Parliamentary reforms

House of Lords 

The government of 1997 wanted to reform the House of Lords quite radically but had to move in two stages. 

  1. The first stage was the removal of the hereditary peers and their voting rights. 
  2. Stage two was to be an elected or partly elected, chamber. However, this ran into more obstruction. The measure was, therefore, taken off the agenda. 

Although the House of Lords Act 1999 did reduce the number of hereditary peers to 92, the House of Lords threatened to use its powers to obstruct and delay reform. It was in return for the Lords compliance that the government left a number of hereditary peers in place.

It should be emphasized that, although the 1999 Act was a limited reform, it did have the effect of making the Lords a largely appointed chamber.
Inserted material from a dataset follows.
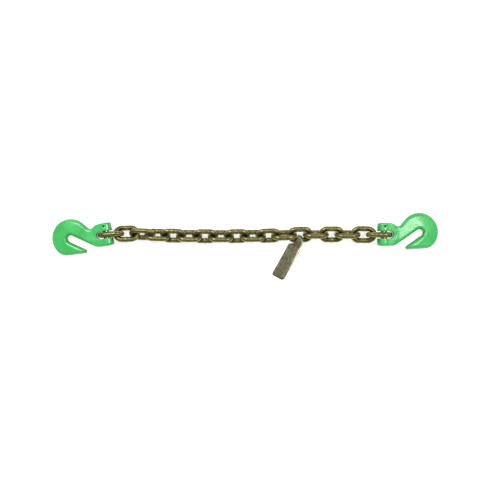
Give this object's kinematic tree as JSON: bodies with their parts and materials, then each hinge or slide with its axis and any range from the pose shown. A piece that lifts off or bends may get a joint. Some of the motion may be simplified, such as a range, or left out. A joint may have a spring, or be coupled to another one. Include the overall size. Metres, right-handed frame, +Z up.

The much higher proportion of peers who held their position on merit rather than by birth meant that the Lords became a more professional and efficient body

House of Commons

Reform of the Commons was piecemeal and superficial. The main reform concerned the departmental select committees of the House of Commons. These committees of backbench MPs that scrutinise the work of government departments are becoming more important and have enjoyed some enhancement in status. In 2004, the chairs of the committees were awarded additional salaries to raise their status. In 2010, one of the last acts of the outgoing Labour government was to introduce a system for electing members of the select committees. Before the reform, they had been largely selected by party leaders. The election of members (by other MPs) has increased their independence of mind and action.

Human rights reform

In 1998, the UK Parliament passed the Human Rights Act. Its provisions came into force in 2000. What the Act did was to incorporate the European Convention on Human Rights (ECHR) into UK law. The convention was made binding on all public bodies, including the government. All UK courts have an obligation to enforce the convention whenever it becomes relevant in any case coming before them. In practice, therefore, the terms of the ECHR are now binding in all parts of the UK

The ECHR contains 18 articles that establish the following freedoms: 

  • To life 
  • From torture
  • From servitude (slavery)
  • To liberty and security
  • To a fair trial
  • From being accused of crimes retrospectively
  • To privacy
  • Of conscience and religion
  • Of expression
  • Of association 
  • To marry
  • Of redress against the state when rights are abused
  • From discrimination
  • From unreasonable emergency powers
  • To equal treatment for all citizens of the European Union 

In addition, the convention required all signatory states to do the following:

  • Abolish the death penalty 
  • Grant foreigners the same legal rights as citizens of the state
  • Preserve family life
  • Hold free and fair elections
  • Not deny anybody an education
  • Not threaten the right to own property

A number of factors led the Labour government that came to office in 1997 to incorporate the European Convention on Human Rights into British law: 

  • General desire to bring the UK Constitution in line with Europe. 
  • The increase in the powers of the police and the courts were seen as a major threat to our rights.
  • The UK had been brought before the European Court of Human Rights more than 50 times since 1966 and had lost most of the cases. 
  • The government stressed the idea of active citizenship.
  • It was part of the devolution settlements that the Welsh and Northern Ireland assemblies and the Scottish Parliament should be bound by the convention. This was designed to reassure the citizens of these nations that devolution would not threaten their rights.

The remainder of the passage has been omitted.